Orang akan cenderung menghindari apa pun yang membahayakan dirinya. Setidaknya
demikian pendapat beberapa pakar komunikasi, seperti Stainback dan Rogers
(1983) dalam riset panjangnya tentang komunikasi persuasif melalui sentimen
rasa takut.
Kita semua bahkan bisa merasakannya dalam kehidupan sehari-hari. Kita sering melarang orang lain melakukan sesuatu dengan menakut-nakutinya. Paling efektif untuk anak-anak yang memang daya nalarnya belum tumbuh benar. Lucunya, yang dirujuk sebagai sumber rasa takut seringkali sekenanya. Ada anak menangis, ditakuti suara tokek. Suatu waktu, begitu ada suara tokek, anak pun menjadi takut, dan orang tuanya berujar,”sama tokek aja takut.” Nah, loh. Kasihan polisi nantinya, jika ada anak menangis, ibunya langsung berujar,”Eh, diam ada Pak Polisi, tuh!”
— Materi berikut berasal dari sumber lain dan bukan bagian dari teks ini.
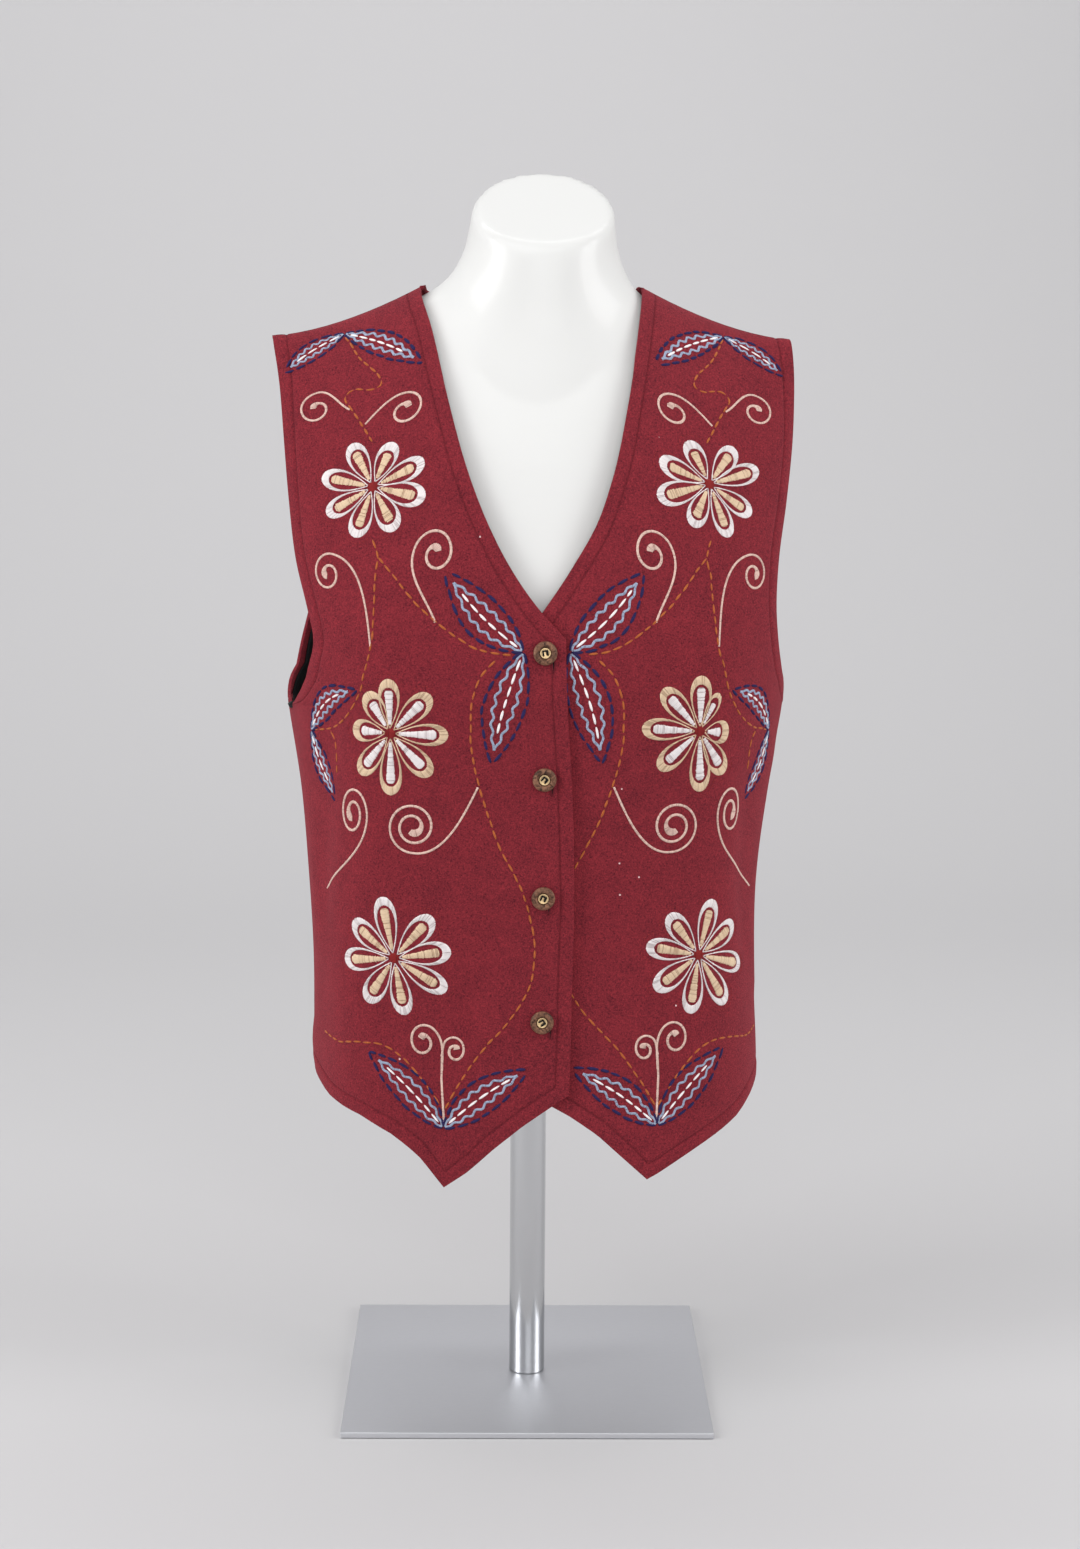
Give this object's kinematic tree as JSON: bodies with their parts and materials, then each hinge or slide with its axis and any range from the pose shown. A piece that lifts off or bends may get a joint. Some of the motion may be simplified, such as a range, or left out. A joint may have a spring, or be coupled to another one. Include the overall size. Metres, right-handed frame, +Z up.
{
  "type": "embellished vest on a dress form",
  "caption": "Sleeveless woollen vest with V neck, pointed fronts and hand-embroidered flowers, buttoned on a limbless white dress form with a steel pole and square plate",
  "frame": {"origin": "centre of the whole part's box, on the floor under the plate", "axes": "+Z up through the neck, -Y the way the front looks, +X the wearer's left"},
  "size_m": [0.3566, 0.2668, 0.8543],
  "materials": {
    "wool": "matt napped wool flannel, burgundy",
    "lining": "plain black lining cloth",
    "horn": "polished brown horn look",
    "brass": "satin",
    "gloss_white": "glossy white moulded shell",
    "steel": "brushed"
  },
  "bodies": {
    "root": {"back": "wool", "base_plate": "steel", "button_1": "horn", "button_2": "horn", "button_3": "horn", "button_4": "horn", "button_middle_1": "brass", "button_middle_2": "brass", "button_middle_3": "brass", "button_middle_4": "brass", "dress_form": "gloss_white", "front_left": "wool", "front_right": "wool", "lining_back": "lining", "pole": "steel"}
  },
  "joints": []
}
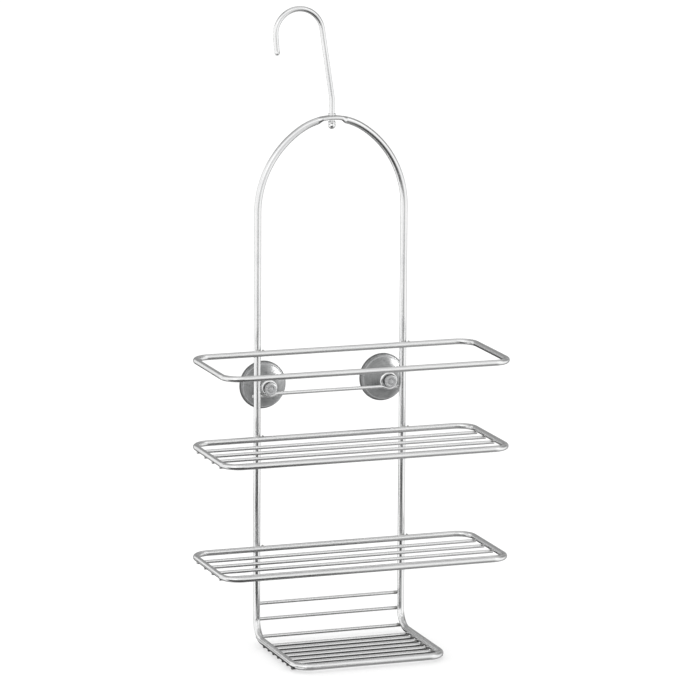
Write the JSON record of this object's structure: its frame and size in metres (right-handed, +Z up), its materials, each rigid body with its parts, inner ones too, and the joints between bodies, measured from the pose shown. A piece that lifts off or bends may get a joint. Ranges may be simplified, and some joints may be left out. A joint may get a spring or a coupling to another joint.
{
  "type": "shower caddy",
  "caption": "Hanging wire shower caddy: arched frame with swivel hook, top rail, wide shelves, a soap shelf and suction cups.",
  "frame": {"origin": "middle of the footprint, on the surface that the caddy can stand on (the underside of the soap shelf's floor wires)", "axes": "+Z up, towards the hook; +Y towards the wall; +X to the right when the caddy is seen from the front"},
  "size_m": [0.26, 0.1332, 0.5538],
  "materials": {
    "satin_steel": "satin, lightly brushed along the wire",
    "clear_vinyl": "clear grey soft vinyl, moulded"
  },
  "bodies": {
    "frame": {"main_frame": "satin_steel", "top_rail_ring": "satin_steel", "middle_shelf_rim": "satin_steel", "lower_shelf_rim": "satin_steel", "middle_floor_wire_1": "satin_steel", "middle_floor_wire_2": "satin_steel", "middle_floor_wire_3": "satin_steel", "middle_floor_wire_4": "satin_steel", "lower_floor_wire_1": "satin_steel", "lower_floor_wire_2": "satin_steel", "lower_floor_wire_3": "satin_steel", "lower_floor_wire_4": "satin_steel", "soap_floor_wire_1": "satin_steel", "soap_floor_wire_2": "satin_steel", "soap_floor_wire_3": "satin_steel", "soap_floor_wire_4": "satin_steel", "soap_floor_wire_5": "satin_steel", "soap_floor_wire_6": "satin_steel", "soap_floor_wire_7": "satin_steel", "back_wire_1": "satin_steel", "back_wire_2": "satin_steel", "back_wire_3": "satin_steel", "suction_bar": "satin_steel"},
    "hook": {"swivel_hook": "satin_steel", "hook_collar": "satin_steel", "hook_end_cap": "satin_steel"},
    "left_cup": {"left_suction_cup": "clear_vinyl"},
    "right_cup": {"right_suction_cup": "clear_vinyl"}
  },
  "joints": [
    {"name": "hook_swivel", "type": "hinge", "parent": "frame", "child": "hook", "pos_m": [0, 0.0459, 0.4563], "axis": [0, 0, 1], "continuous": true},
    {"name": "left_cup_turn", "type": "hinge", "parent": "frame", "child": "left_cup", "pos_m": [-0.055, 0.0459, 0.224], "axis": [0, 1, 0], "continuous": true},
    {"name": "right_cup_turn", "type": "hinge", "parent": "frame", "child": "right_cup", "pos_m": [0.055, 0.0459, 0.224], "axis": [0, 1, 0], "continuous": true}
  ]
}
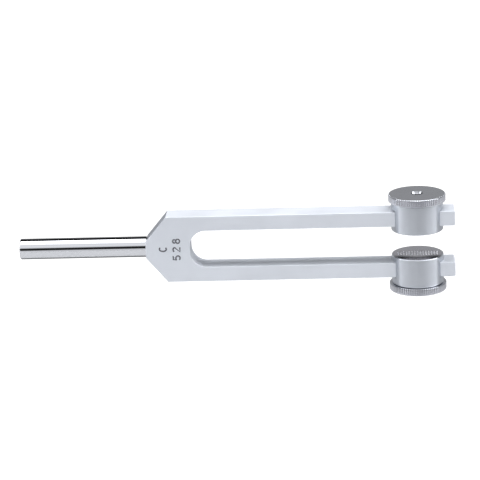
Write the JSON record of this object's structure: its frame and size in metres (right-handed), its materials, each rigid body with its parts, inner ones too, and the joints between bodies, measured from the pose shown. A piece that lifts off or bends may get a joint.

Mengajarkan tata prilaku dengan sentimen rasa takut mungkin efektif, tetapi juga sering bias. Perilaku terbangun, tapi keyakinan yang salah juga datang. Mempersuasi orang lain dengan rasa takut mungkin efektif, namun juga merisaukan (Hal-37) jika disalahgunakan untuk kepentingan sesaat. Seperti beberapa sekolah negeri yang memainkan kekhawatiran para orangtua siswa. Siapa orang tua yang tidak ingin anaknya masuk sekolah unggulan.
Soal biaya, termasuk jika harus berhutang
sekalipun. Itulah yang terjadi. Beberapa sekolah menyodorkan form sumbangan
dari orang tua, sebelum siswa baru diumumkan. Karena ‘takut’ anaknya tak
diterima, mereka berlomba besar-besaran memberikan ‘sumbangan’. Jelaslah, siapa
yang tersenyum kecut karena khawatir dan takut.
Menarik perhatian dengan rasa takut mungkin berhasil, tetapi
acap kali meresahkan. Aksi-aksi teror, dengan segala bentuknya, mendapat
perhatian luas, menjadi perbincangan serius semua pihak, dari rakyat jelata
hingga pengambil kebijakan. Tapi harus banyak korban yang berjatuhan, termasuk
mereka yang mungkin tidak bersalah. Tak hanya korban luka-luka dan nyawa yang
melayang, citra sebuah komunitas juga dipertaruhkan.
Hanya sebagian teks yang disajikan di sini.